Today, people speaking for Labour have wheeled the difficult decisions line out again and again.

To be fair, Labour chairman Ellie Reeves mixed tough and difficult, although I’m not sure the message, if you don’t like it, tough is an appealing one.

“Well, interestingly, none of the other political parties have said how they would fund the NHS. They might criticise Labour’s policies and the tough decisions we’ve taken but none of them have put forward solutions about how they would fund the NHS, how they would get those waiting lists down, how they would recruit the extra GPs that we need so people can get appointments when they need them.

 “We’ve had to make tough decisions to stabilise the economy, to invest in the NHS, where waiting lists were at record highs.
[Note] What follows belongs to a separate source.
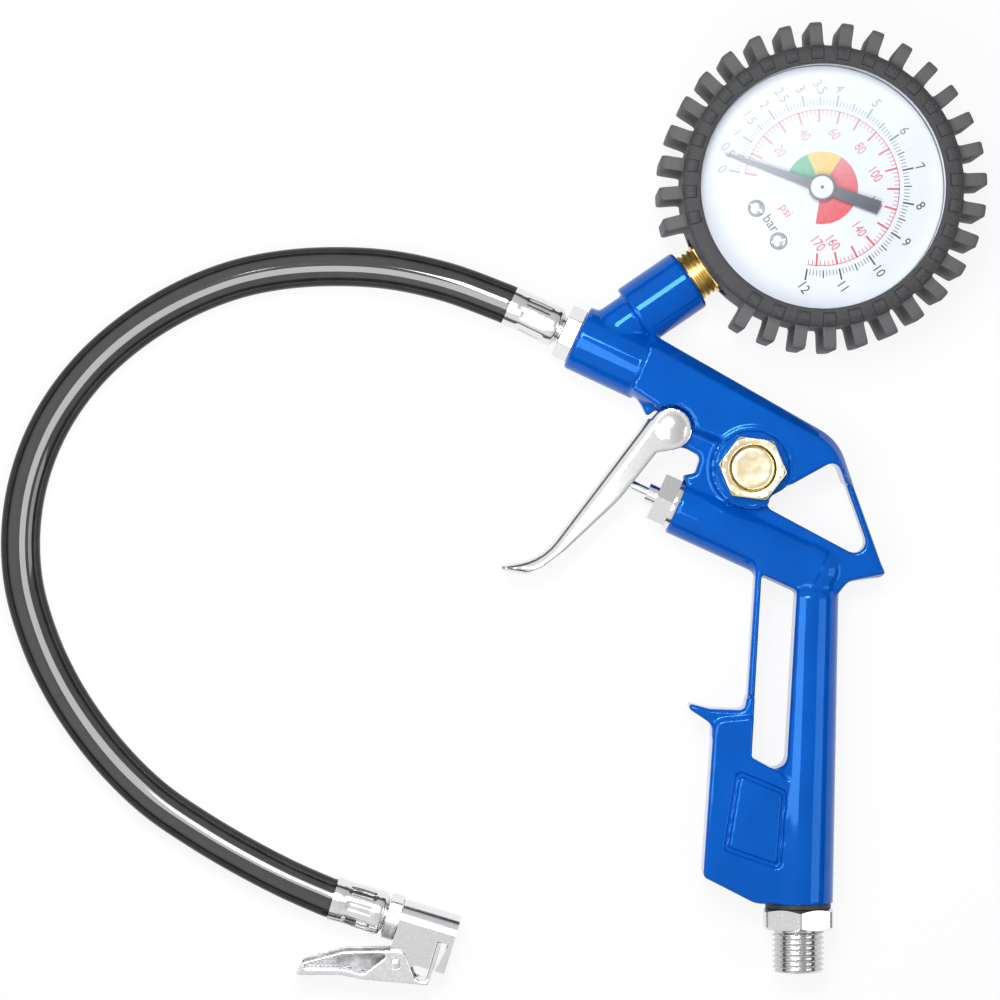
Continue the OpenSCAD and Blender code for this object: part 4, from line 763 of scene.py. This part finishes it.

“There have been tough and difficult decisions, but they’ve been the right decisions to stabilise the economy and to get those waiting lists down.”

As I have said before, from now on, every time a politician claims to have taken a “difficult decision”, s/he should be asked to clarify – difficult for you or difficult for the people who will suffer the consequences?

Meanwhile Starmer was rightly asked whether he is a coward after not campaigning in Runcorn and Helsby where Labour lost a parliamentary seat by six votes.

To prove he isn’t a coward, he dodged the question:

“The results are disappointing and I could stand here and say to you opposition parties always do well in by-elections like this, it was very close in Runcorn, et cetera, et cetera.”

So glad he didn’t stand there and say that.